The first four months of the 2024/2025 storm season, which began in September, brought four storms to Ireland: Aisling, Bert, Connall and Darragh.

Storm Darragh felled trees, brought strong gusts of wind, and knocked off power to thousands of properties just weeks before Christmas.

“Storm Darragh was dragged along by a jet stream at 200 knots per hour and that’s why it was so energetic and such strong winds,” Eoin Sherlock explained, speaking to The Journal as part of a wide-ranging interview.

As he looked back on some of the main weather events of the year, Sherlock said: “Darragh was really impactful.
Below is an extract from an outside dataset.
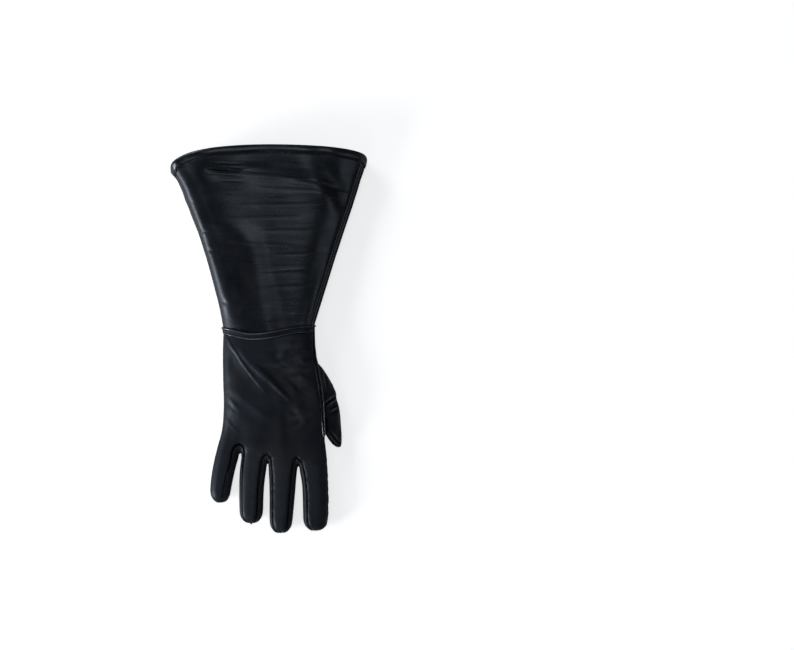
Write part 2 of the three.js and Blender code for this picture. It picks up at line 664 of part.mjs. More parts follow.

The winds came from the northwest direction and that’s unusual, because usually the predominant flow for us is southwesterly, so you had trees that had survived a long period of time and then all of a sudden, a wind that they’ve never seen before comes down.”

Met Éireann is setting up a research proposal on future storms to look at how certain levels of climate change would impact different types of storms.

“Global average temperatures have increased by 1.1 degree since 1900. For every degree of temperature rise, there’s 7% more moisture in the atmosphere, and that moisture in the atmosphere falls down as rain,” Sherlock said.

“We know from our colleagues in climate modelling that we can expect some more severe storms and we’re seeing that,” he said. “Those storms, over a big fetch across the Atlantic, can bring high waves, and as sea levels increase, there’s also more chance of coastal inundation.”

Met Éireann has started to transition to focusing its weather warnings on not just the type of weather on the way but also, importantly, the impacts that it threatens.

“We’ll say what impacts there could be, like flooding, coastal inundation, or trees down due to wind,” Sherlock explained.

“The plan is to move from what the weather will be to what the weather will do. We tried to do that for Storm Bert where we were warning about west Cork and west Galway – there were landslides in Galway and very heavy rain in Cork. We’re trying to give people a steer about where we think the significant impacts will be.”